RECORDED INFORMATION:

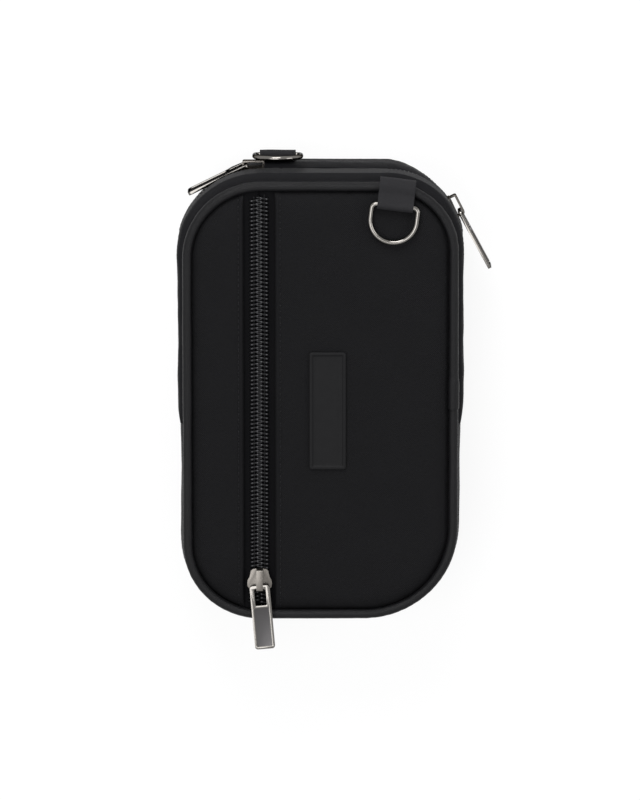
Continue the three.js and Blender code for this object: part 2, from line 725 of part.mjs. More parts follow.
// Back tab: from the seam outside the back piping, up over the rear strip; the ring points forward.
const stripWaistZ = 2 * midZ - stripTopZ + stripSpan * 0.45;
const backLoopU = stripOuter + clearance + loopOuter;
const backTab = tabGeometry((shape) => {
  const seat = stripOuter + clearance;
  shape.moveTo(wrapInner, backPipingZ);
  shape.lineTo(seat - stripBulge * 0.4, stripWaistZ - stripSpan * 0.29);
  shape.lineTo(seat, stripWaistZ - stripSpan * 0.1);
  shape.lineTo(seat, backBarHeight);
  shape.absarc(backLoopU, backBarHeight, loopOuter, Math.PI, -0.32 * Math.PI, true);
  shape.lineTo(seat + strap, backBarHeight - 2 * loopOuter);
  shape.lineTo(seat + strap, stripWaistZ - stripSpan * 0.15);
  shape.lineTo(seat - stripBulge * 0.4 + strap, stripWaistZ - stripSpan * 0.4);
  shape.lineTo(wrapInner + strap, backPipingZ);
}, backLoopU, backBarHeight);
const backTabGroup = new THREE.Group();
backTabGroup.position.set(backTabX, halfHeight, 0);
add('back_tab', backTab, cloth, backTabGroup);
const backRing = add('back_ring', ringGeometry.clone(), nickel, backTabGroup);
backRing.position.set(0, backLoopU, backBarHeight);
backRing.rotation.x = (-90 - backRingTilt) * degree;
model.add(backTabGroup);

// Label patch: a moulded plate with a raised border, its face bare.
const patchFootZ = frontZ + clearance;
const patchTopZ = patchFootZ + patchThickness;
const patchPlate = slab(roundedShape(patchWidth, patchHeight, patchCorner), patchFootZ, patchTopZ);
const patchFace = slab(
  roundedShape(patchWidth - 2 * patchBorder, patchHeight - 2 * patchBorder, patchCorner / 2),
  patchTopZ - patchBorderHeight,
  patchTopZ + cutOverrun,
);
const patch = geometryOf(solid(patchPlate).subtract(solid(patchFace)));
add('label_patch', patch.translate(patchCentreX, patchCentreY, 0), rubber);

// Front foam liner with its foil face, in two fields that meet at the fold.
const linerInset = wallOuterInset + clearance;
const frontFoam = solid(outlineSlab([
  [linerInset + foamThickness * 0.4, frontFoamZ],
  [linerInset, frontFoamZ + foamThickness * 0.4],
  [linerInset, frontFoamZ + foamThickness],
]));
add('front_liner_upper', geometryOf(frontFoam.intersect(upperSpace)), foil);
add('front_liner_lower', geometryOf(frontFoam.intersect(lowerSpace)), foil);

// Back foam liner: floor, a low wall all round and a high wall below the fold.
add('back_liner_floor', outlineSlab([[wallInnerInset + clearance, backFoamZ],
  [wallInnerInset + clearance, backFoamZ + foamThickness]]), foil);
const wallProfile = (fromZ, toZ) => [
  [-wallOuterInset, fromZ],
  [-wallOuterInset, toZ],
  [-wallInnerInset, toZ],
  [-wallInnerInset, fromZ],
];
const lowWallFoot = backPipingZ + pipingRadius + clearance;
const lowWall = wallProfile(lowWallFoot, coverZ - clearance);
add('back_liner_wall', sweep(wholeRim, () => lowWall, true), foil);
const highWallFoot = coverZ + coverThickness + clearance;
const highWall = wallProfile(highWallFoot, frontFoamZ - clearance);
add('lower_liner_wall', sweep(lowerRim(foldGap), () => highWall), foil);

// Two gel packs under a cover sheet.
const packWidth = 2 * (halfWidth - wallInnerInset - packMargin);
const packLength = halfHeight - wallInnerInset - packMargin - packGap / 2;
function gelPack() {
  const bevel = packThickness * 0.3;
  const shape = roundedShape(packWidth - 2 * bevel, packLength - 2 * bevel, packCorner);
  const geometry = new THREE.ExtrudeGeometry(shape, {
    depth: packThickness - 2 * bevel,
    bevelThickness: bevel,
    bevelSize: bevel,
    bevelSegments: 2,
    curveSegments: 3,
  });
  return geometry.translate(0, 0, packZ + bevel);
}
const packCentreY = (packLength + packGap) / 2;
add('ice_pack_upper', gelPack().translate(0, packCentreY, 0), gel);
add('ice_pack_lower', gelPack().translate(0, -packCentreY, 0), gel);
const coverInset = wallOuterInset + wallFoamThickness * 0.6;
add('pack_cover', outlineSlab([[coverInset, coverZ], [coverInset, coverZ + coverThickness]]), foil);

// Pen bands: elastic sewn across the liner, standing off it in loops.
function penBand(centreY) {
  const span = 2 * (halfWidth - penBandInset);
  const samples = penLoopCount * 8;
  const bandTop = frontFoamZ - clearance;
  const rise = (t) => penLoopRise * (1 - Math.cos(2 * Math.PI * penLoopCount * t)) / 2;
  const shape = new THREE.Shape();
  shape.moveTo(-span / 2, bandTop);
  for (let i = 1; i <= samples; i++) {
    shape.lineTo(span * (i / samples - 0.5), bandTop - rise(i / samples));
  }
  for (let i = samples; i >= 0; i--) {
    shape.lineTo(span * (i / samples - 0.5), bandTop - rise(i / samples) - penBandThickness);
  }
  const band = slab(shape, -penBandWidth / 2, penBandWidth / 2);
  return band.rotateX(Math.PI / 2).translate(0, centreY, 0);
}
add('pen_band_upper', penBand(upperPenBandY), elastic);
add('pen_band_lower', penBand(lowerPenBandY), elastic);

export default model;
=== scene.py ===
import math

import bmesh
import bpy
import numpy as np
from mathutils import Matrix, Vector


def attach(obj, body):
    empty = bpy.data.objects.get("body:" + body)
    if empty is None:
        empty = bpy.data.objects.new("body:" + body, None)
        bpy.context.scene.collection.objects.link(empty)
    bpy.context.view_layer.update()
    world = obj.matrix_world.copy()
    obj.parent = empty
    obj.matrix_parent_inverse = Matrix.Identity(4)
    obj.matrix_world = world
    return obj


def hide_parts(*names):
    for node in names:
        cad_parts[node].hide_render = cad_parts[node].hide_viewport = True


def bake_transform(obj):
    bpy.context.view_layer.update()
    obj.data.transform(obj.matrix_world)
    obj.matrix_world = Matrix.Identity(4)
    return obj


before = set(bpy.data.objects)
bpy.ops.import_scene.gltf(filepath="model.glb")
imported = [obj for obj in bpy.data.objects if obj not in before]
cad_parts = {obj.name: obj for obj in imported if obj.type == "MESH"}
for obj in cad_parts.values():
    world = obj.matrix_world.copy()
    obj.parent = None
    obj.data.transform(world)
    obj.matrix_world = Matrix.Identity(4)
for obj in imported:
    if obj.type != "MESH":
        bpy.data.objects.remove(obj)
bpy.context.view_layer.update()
scene = bpy.context.scene
mm = 0.001

# The view of the photograph: a very long lens four metres away, looking down past the case's top
# edge, with the case lying on its back and its top towards the top of the picture.
camera_tilt = math.radians(14.6)
camera_distance = 4000 * mm
camera_lens = 405
aim = Vector((-0.22, 0.8, 50.0)) * mm
back_axis = Vector((0, math.sin(camera_tilt), math.cos(camera_tilt)))
camera = bpy.data.objects.new("photo_camera", bpy.data.cameras.new("photo_camera"))
camera.data.lens = camera_lens
camera.data.sensor_width = 36
camera.data.clip_start = 0.01
camera.matrix_world = (Matrix.Translation(aim + camera_distance * back_axis)
                       @ Matrix.Rotation(-camera_tilt, 4, "X"))
scene.collection.objects.link(camera)
scene.camera = camera
scene.view_settings.view_transform = "Standard"


# Floor and lamps: a white table that the camera sees as plain white with only a faint shadow, and
# three soft lamps. The one beyond the case's top end lights it most, as in the photograph.
class Wire:
    """One socket of a material, so that shader maths reads as arithmetic."""

    def __init__(self, recipe, socket):
        self.recipe = recipe
        self.socket = socket

    def __add__(self, other):
        return self.recipe.maths("ADD", self, other)

    def __sub__(self, other):
        return self.recipe.maths("SUBTRACT", self, other)

    def __rsub__(self, other):
        return self.recipe.maths("SUBTRACT", other, self)

    def __mul__(self, other):
        return self.recipe.maths("MULTIPLY", self, other)

    __radd__ = __add__
    __rmul__ = __mul__


class Recipe:
    def __init__(self, name, world=None):
        self.material = world or bpy.data.materials.new(name)
        self.material.use_nodes = True
        self.tree = self.material.node_tree
        self.surface = self.tree.nodes["Background" if world else "Principled BSDF"]

    def node(self, kind, settings=None, inputs=None, output=0):
        made = self.tree.nodes.new(kind)
        for key, value in (settings or {}).items():
            setattr(made, key, value)
        self.plug(made, inputs or {})
        return Wire(self, made.outputs[output])

    def plug(self, made, inputs):
        for key, value in inputs.items():
            if isinstance(value, Wire):
                self.tree.links.new(value.socket, made.inputs[key])
            else:
                made.inputs[key].default_value = value

    def maths(self, operation, *values):
        return self.node("ShaderNodeMath", {"operation": operation}, dict(enumerate(values)))

    def place(self, kind="Object"):
        return self.node("ShaderNodeTexCoord", output=kind)

    def split(self, vector):
        node = self.node("ShaderNodeSeparateXYZ", None, {0: vector}).socket.node
        return [Wire(self, axis) for axis in node.outputs]

    def noise(self, scale, detail=2.0, source=None):
        inputs = {"Vector": source or self.place(), "Scale": scale, "Detail": detail}
        return self.node("ShaderNodeTexNoise", {"noise_dimensions": "3D"}, inputs)

    def blend(self, factor, low, high):
        return self.node("ShaderNodeMix", {"data_type": "RGBA"}, {0: factor, 6: low, 7: high}, 2)

    def bump(self, height, strength, distance):
        inputs = {"Height": height, "Strength": strength, "Distance": distance}
        return self.node("ShaderNodeBump", None, inputs)

    def finish(self, **inputs):
        self.plug(self.surface, {key.replace("_", " "): value for key, value in inputs.items()})
        return self.material


floor_size = 6.0
floor_level = -0.1 * mm
shadow_keep = 0.12


def backdrop_rays(recipe):
    """1 for rays that meet the backdrop: from the camera, mirrored, or passed through."""
    rays = recipe.node("ShaderNodeLightPath").socket.node
    seen, mirrored, passed = (Wire(recipe, rays.outputs[kind])
                              for kind in ("Is Camera Ray", "Is Glossy Ray", "Is Transmission Ray"))
    return seen + mirrored + passed


floor_mesh = bpy.data.meshes.new("floor")
floor_corners = [(-1, -1), (1, -1), (1, 1), (-1, 1)]
floor_mesh.from_pydata([(x * floor_size, y * floor_size, floor_level) for x, y in floor_corners], [],
                       [(0, 1, 2, 3)])
floor = bpy.data.objects.new("floor", floor_mesh)
scene.collection.objects.link(floor)
table = Recipe("white table")
table.finish(Base_Color=(0.9, 0.9, 0.9, 1), Roughness=0.9)
glow = table.node("ShaderNodeEmission", None, {"Color": (1, 1, 1, 1), "Strength": 1.0})
mixed = table.node("ShaderNodeMixShader", None, {
    0: backdrop_rays(table) * (1 - shadow_keep), 1: Wire(table, table.surface.outputs[0]), 2: glow})
table.plug(table.tree.nodes["Material Output"], {0: mixed})
floor_mesh.materials.append(table.material)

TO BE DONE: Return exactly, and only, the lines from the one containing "samples) - penBandThickness);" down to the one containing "if empty is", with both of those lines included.

ANSWER BELOW:
    shape.lineTo(span * (i / samples - 0.5), bandTop - rise(i / samples) - penBandThickness);
  }
  const band = slab(shape, -penBandWidth / 2, penBandWidth / 2);
  return band.rotateX(Math.PI / 2).translate(0, centreY, 0);
}
add('pen_band_upper', penBand(upperPenBandY), elastic);
add('pen_band_lower', penBand(lowerPenBandY), elastic);

export default model;
=== scene.py ===
import math

import bmesh
import bpy
import numpy as np
from mathutils import Matrix, Vector


def attach(obj, body):
    empty = bpy.data.objects.get("body:" + body)
    if empty is None:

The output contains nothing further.